Dear parents! let God’s thoughts for your children enter your hearts and rule there. These two thoughts especially: God’s Spirit and my children belong to each other: I may in faith claim the Spirit’s dwelling and working in them. And my child may know and say that he is the Lord’s: the fruit of the Spirit is the faith of the heart and the confession of the lips, Jesus is mine. Let this promise be your strength as you deal with God, your strength as you deal with your child: They that wait on the Lord shall not be ashamed.
O Lord God! we draw near to You to claim the fulfilment of this promise on behalf of our beloved children. Lord! may they from their very youth have Your Spirit poured out upon them, that even in the simplicity of childhood they may say, I am the Lord’s.

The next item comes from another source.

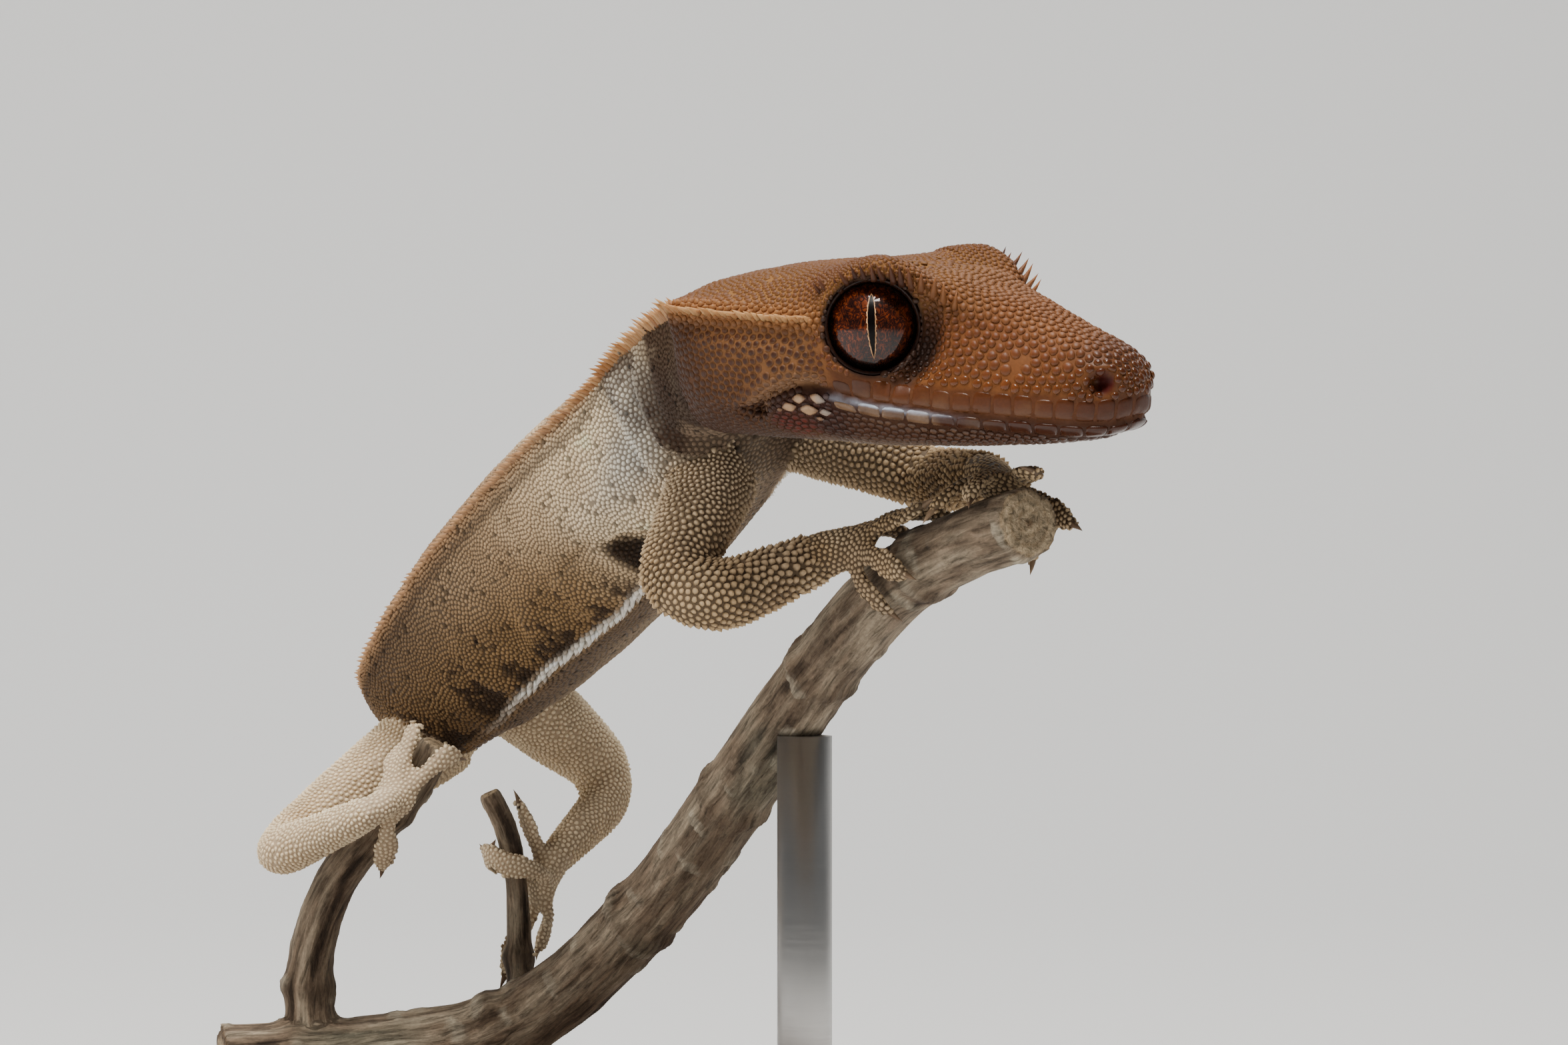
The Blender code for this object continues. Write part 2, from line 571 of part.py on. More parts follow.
def make_stand():
    bm = bmesh.new()
    bmesh.ops.create_cone(bm, cap_ends=True, segments=40, radius1=BASE_RADIUS, radius2=BASE_RADIUS,
                          depth=BASE_THICK)
    top = [e for e in bm.edges if all(v.co.z > 0 for v in e.verts)]
    bmesh.ops.bevel(bm, geom=top, offset=2.0, affect="EDGES", segments=2, profile=0.5, material=-1)
    middle = BASE_CENTRE + Vector((0, 0, BASE_TOP_Z - BASE_THICK / 2))
    bmesh.ops.translate(bm, verts=bm.verts, vec=middle)
    bmesh.ops.triangulate(bm, faces=bm.faces)
    place(to_mesh(bm, "stand_base"), "stand_base", BASE_WOOD)
    for number, (x, y) in enumerate(ROD_SPOTS):
        points = [Vector(p) for p in BRANCH_LINE]
        near = min((spline(points, k * 0.01) for k in range(800)),
                   key=lambda p: (p.x - x)**2 + (p.y - y)**2)
        bm = bmesh.new()
        low = BASE_TOP_Z + GAP
        bmesh.ops.create_cone(bm, cap_ends=True, segments=16, radius1=ROD_RADIUS,
                              radius2=ROD_RADIUS, depth=near.z - low)
        bmesh.ops.translate(bm, verts=bm.verts, vec=(near.x, near.y, (near.z + low) / 2))
        bmesh.ops.triangulate(bm, faces=bm.faces)
        name = "stand_rod_rear" if number == 0 else "stand_rod_front"
        rod = place(to_mesh(bm, name), name, ROD_STEEL)
        boolean(rod, [tube_mesh(BRANCH_LINE, BRANCH_RADII, GAP)], "DIFFERENCE")


# Limbs
def bend(points, radius, step=1.2):
    """Points along a bent line whose corners are rounded, a step apart, with the corners' places."""
    run = [points[0]]
    marks = []
    for before, corner, after in zip(points, points[1:], points[2:]):
        back = (before - corner).normalized()
        ahead = (after - corner).normalized()
        half = math.acos(max(-1.0, min(1.0, back.dot(ahead)))) / 2
        reach = min(radius / math.tan(half), (before - corner).length * 0.48,
                    (after - corner).length * 0.48)
        size = reach * math.tan(half)
        centre = corner + (back + ahead).normalized() * (size / math.sin(half))
        first = corner + back * reach - centre
        last = corner + ahead * reach - centre
        steps = 6
        for k in range(steps):
            share = k / (steps - 1)
            angle = first.angle(last)
            point = (first * math.sin((1 - share) * angle) + last * math.sin(share * angle))
            run.append(centre + point / math.sin(angle))
        marks.append(len(run) - 1 - steps // 2)
    run.append(points[-1])
    return run, marks


def filled(run, marks, step):
    """Adds points on the straight lengths, and keeps count of the marked ones."""
    out = []
    kept = []
    for i, point in enumerate(run[:-1]):
        if i in marks:
            kept.append(len(out))
        out.append(point)
        length = (run[i + 1] - point).length
        extra = int(length / step)
        for k in range(1, extra + 1):
            out.append(point.lerp(run[i + 1], k / (extra + 1)))
    out.append(run[-1])
    return out, kept


def limb_rings(run, radii, flat, count=10):
    total = [0.0]
    for a, b in zip(run, run[1:]):
        total.append(total[-1] + (b - a).length)
    up = Vector((0.1, 0.2, 1.0))
    rings = []
    sizes = [Vector((r, 0)) for r in radii]
    for i, at in enumerate(run):
        low = run[max(i - 1, 0)]
        high = run[min(i + 1, len(run) - 1)]
        way = (high - low).normalized()
        up = (up - way * up.dot(way)).normalized()
        side = up.cross(way)
        share = total[i] / total[-1]
        size = spline(sizes, share * (len(radii) - 1)).x
        squash = 1.0 - flat * share
        rings.append([at + side * size * math.cos(a) + up * size * squash * math.sin(a)
                      for a in (2 * math.pi * k / count for k in range(count))])
    return rings


def shifted(ring, run, i, amount):
    way = (run[min(i + 1, len(run) - 1)] - run[max(i - 1, 0)]).normalized()
    return [point + way * amount for point in ring]


class Wood:
    """A length of branch that a foot holds: its middle line, thickness and directions."""

    def __init__(self, line, radii):
        self.points = [Vector(p) for p in line]
        self.sizes = [Vector((r, 0)) for r in radii]
        self.marks = [0.0]
        self.spots = spread(0.0, len(line) - 1, 400)
        for a, b in zip(self.spots, self.spots[1:]):
            step = (spline(self.points, b) - spline(self.points, a)).length
            self.marks.append(self.marks[-1] + step)

    def at(self, along):
        t = float(np.interp(along, self.marks, self.spots))
        return spline(self.points, t), slope(self.points, t), spline(self.sizes, t).x

    def near(self, spot):
        best = min(range(400), key=lambda k: (spline(self.points, self.spots[k]) - spot).length)
        return self.marks[best]

    def on(self, along, turn, lift, zero):
        """A point on the wood's surface and its outward direction; turn is round the wood."""
        at, way, radius = self.at(along)
        first = (zero - way * zero.dot(way)).normalized()
        second = way.cross(first)
        out = first * math.cos(turn) + second * math.sin(turn)
        return at + out * (radius + lift), out


BRANCH = Wood(BRANCH_LINE, BRANCH_RADII)
SHOOT_A = Wood(SHOOT_A_LINE, SHOOT_A_RADII)
SHOOT_B = Wood(SHOOT_B_LINE, SHOOT_B_RADII)


def toe_mesh(wood, palm, zero, way, length, roll):
    """One toe with its broad pad and its claw, lying on the wood. way is (along, round)."""
    rings = []
    count = 6
    steps = 6
    radius = wood.at(palm)[2]
    places = []
    for k in range(steps + 1):
        share = k / steps
        reach = 0.7 + (length - 0.7) * share
        arch = 0.55 * math.sin(math.pi * min(1.0, share * 1.6)) * (1 - share)
        lift = GAP + 0.12 + TOE_THICK / 2 + arch + roll * 0.15
        turn = way[1] * reach / (radius + lift)
        places.append((*wood.on(palm + way[0] * reach, turn, lift, zero), share))
    for k, (at, out, share) in enumerate(places):
        low = places[max(k - 1, 0)][0]
        high = places[min(k + 1, steps)][0]
        along = (high - low).normalized()
        out = (out - along * out.dot(along)).normalized()
        side = out.cross(along)
        pad = math.exp(-((share - 0.66) / 0.24) ** 2)
        wide = 0.62 + 0.62 * pad * min(1.0, length / 7.0)
        thick = TOE_THICK / 2 * (1.12 - 0.25 * pad)
        if share > 0.93:
            wide *= 0.6
            thick *= 0.8
        rings.append([at + side * wide * math.cos(a) + out * thick * math.sin(a)
                      for a in (2 * math.pi * j / count + roll for j in range(count))])
    toe = to_mesh(loft(rings), "toe")
    tip, out, share = places[-1]
    along = (tip - places[-2][0]).normalized()
    claw = bmesh.new()
    bmesh.ops.create_cone(claw, cap_ends=True, segments=4, radius1=0.30, radius2=0.06, depth=1.5)
    aim = (along + out * 0.25).normalized()
    turn = aim.to_track_quat("Z", "Y").to_matrix().to_4x4()
    bmesh.ops.transform(claw, matrix=Matrix.Translation(tip + aim * 0.3 + out * 0.05) @ turn,
                        verts=claw.verts)
    return [toe, to_mesh(claw, "claw")]


def make_limb(names, joints, radii, wood, ahead, toes, ways, palm_size, lean):
    """A whole limb from inside the body to its toes, parted at the middle joint and the wrist."""
    root, middle, wrist = joints
    along = wood.near(wrist) + ahead
    at, way, radius = wood.at(along)
    zero = wrist - at + lean
    lift = GAP + palm_size * 0.5
    palm, out = wood.on(along, 0.0, lift, zero)
    hold = wood.on(along, 0.0, lift + 0.25, zero)[0]
    run, marks = bend([root, middle, wrist, hold], 3.1)
    run, kept = filled(run, marks, 2.2)
    rings = limb_rings(run, radii, 0.30)
    first, second = kept
    upper = rings[:first + 1]
    upper[-1] = shifted(upper[-1], run, first, -GAP / 2)
    lower = rings[first:second + 1]
    lower[0] = shifted(lower[0], run, first, GAP / 2)
    lower[-1] = shifted(lower[-1], run, second, -GAP / 2)
    last = rings[second:]
    last[0] = shifted(last[0], run, second, GAP / 2)
    core = body_core(GAP)
    obj = place(to_mesh(loft(upper), names[0]), names[0], LIMB_SKIN)
    boolean(obj, [core], "DIFFERENCE")
    place(to_mesh(loft(lower), names[1]), names[1], LIMB_SKIN)
    hand = place(to_mesh(loft(last), names[2]), names[2], LIMB_SKIN)
    side = way.cross(out).normalized()
    axes = Matrix((side, way, out)).transposed().to_4x4()
    pieces = [ball(palm, 1.0, (palm_size, palm_size * 1.1, palm_size * 0.46), axes, 10, 6)]
    for number, (toe, angle) in enumerate(zip(toes, ways)):
        aim = (math.cos(angle), math.sin(angle))
        pieces += toe_mesh(wood, along, zero, aim, toe, 0.11 * (number + 1))
    boolean(hand, pieces, "UNION", "MANIFOLD")


def fan(*degrees):
    return [math.radians(d) for d in degrees]


make_head()
body_length("neck", NECK_ENDS, BODY_SKIN, 8, NECK_SPINES)
body_length("chest", CHEST_ENDS, BODY_SKIN, 9, CHEST_SPINES)
body_length("belly", BELLY_ENDS, BODY_SKIN, 9, BELLY_SPINES)
body_length("hips", HIP_ENDS, BODY_SKIN, 10, HIP_SPINES)
make_tail()
make_branch()
make_stand()
make_limb(("upper_arm_right", "forearm_right", "hand_right"), RIGHT_ARM, ARM_RADII, BRANCH, 2.0,
          HAND_TOES, fan(-100, -55, -12, 32, 78), 2.0, Vector((0, 0, 1.5)))
make_limb(("upper_arm_left", "forearm_left", "hand_left"), LEFT_ARM, ARM_RADII, BRANCH, 4.2,
          HAND_TOES, fan(100, 55, 12, -32, -78), 2.0, Vector((0, 0, 1.0)))
make_limb(("thigh_right", "shin_right", "foot_right"), RIGHT_LEG, LEG_RADII, SHOOT_A, 1.0,
          FOOT_TOES, fan(-150, -60, -20, 22, 150), 1.8, Vector((0, 0, 0)))
make_limb(("thigh_left", "shin_left", "foot_left"), LEFT_LEG, LEG_RADII, SHOOT_B, -2.0,
          FOOT_TOES, fan(-150, 150, -62, 58, 0), 1.7, Vector((0, 0, 0)))
for mesh in list(bpy.data.meshes):
    if mesh.users == 0:
        bpy.data.meshes.remove(mesh)
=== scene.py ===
"""A crested gecko on a cut branch, life size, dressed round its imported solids."""
import math

import bmesh
import bpy
import numpy as np
from mathutils import Matrix, Vector
from mathutils.bvhtree import BVHTree
from mathutils.kdtree import KDTree


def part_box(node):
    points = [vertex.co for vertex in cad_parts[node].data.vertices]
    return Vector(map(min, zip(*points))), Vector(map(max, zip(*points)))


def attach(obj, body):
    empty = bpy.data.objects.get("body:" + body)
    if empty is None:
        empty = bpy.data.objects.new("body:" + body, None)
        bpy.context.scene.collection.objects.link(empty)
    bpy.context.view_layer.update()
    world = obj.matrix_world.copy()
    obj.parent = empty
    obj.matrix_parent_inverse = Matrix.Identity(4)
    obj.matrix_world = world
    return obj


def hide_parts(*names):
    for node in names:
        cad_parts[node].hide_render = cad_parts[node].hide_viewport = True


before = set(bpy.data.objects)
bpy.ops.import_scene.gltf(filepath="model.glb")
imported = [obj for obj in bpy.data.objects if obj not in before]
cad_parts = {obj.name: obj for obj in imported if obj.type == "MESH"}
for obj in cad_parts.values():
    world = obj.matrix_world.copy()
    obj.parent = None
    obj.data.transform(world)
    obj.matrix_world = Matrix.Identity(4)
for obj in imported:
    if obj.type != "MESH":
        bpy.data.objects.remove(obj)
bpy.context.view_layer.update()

# Room. A seamless pale sheet, flat under the stand and curving up behind it, with a soft box high in
# front, a wide softer one on the left, and one for the sheet behind. The camera is level with the
# shoulders and looks straight at the animal's right side.


def mesh_from(bm, name):
    """The bmesh as a new mesh of this name, after which the bmesh is freed."""
    mesh = bpy.data.meshes.new(name)
    bm.to_mesh(mesh)
    bm.free()
    return mesh


def shade_smooth(mesh):
    mesh.polygons.foreach_set("use_smooth", np.ones(len(mesh.polygons), bool))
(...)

O Lord! be pleased to this end to fill us Your servants with Your Holy Spirit. May all our home life and our parental influence be a channel through which the Spirit reaches each child. God! help us so to live that the life that breathes around him may be life in the Spirit.

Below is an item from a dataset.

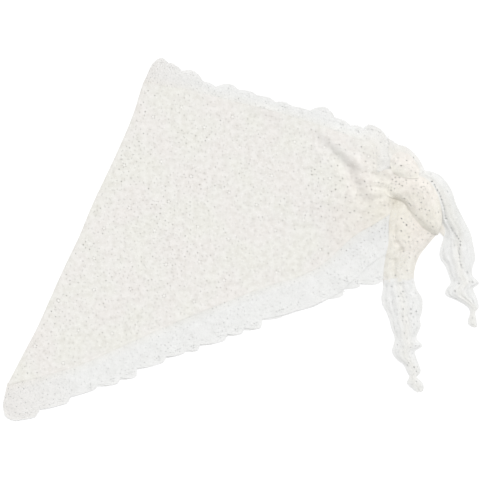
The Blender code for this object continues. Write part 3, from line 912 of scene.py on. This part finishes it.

Especially we ask You, gracious Lord! to give us great singleness of aim in training our children for You alone. Oh! that the indwelling of the blessed Spirit may not be thought of as something hardly to be expected, but as the one gift the Father loves to bestow, and the first thing the child needs to grow up into a noble man and Christian. Lord! let our training of him, as Your exclusive sacred property, to know and say he is Yours, be our one desire. And we can count on this, that each child we so consecrate to You, You will, by Your Spirit, consecrate for Your own. May we so experience how wonderfully the parent’s work and the Spirit’s work blend in securing the seed of Your people for Yourself. Amen.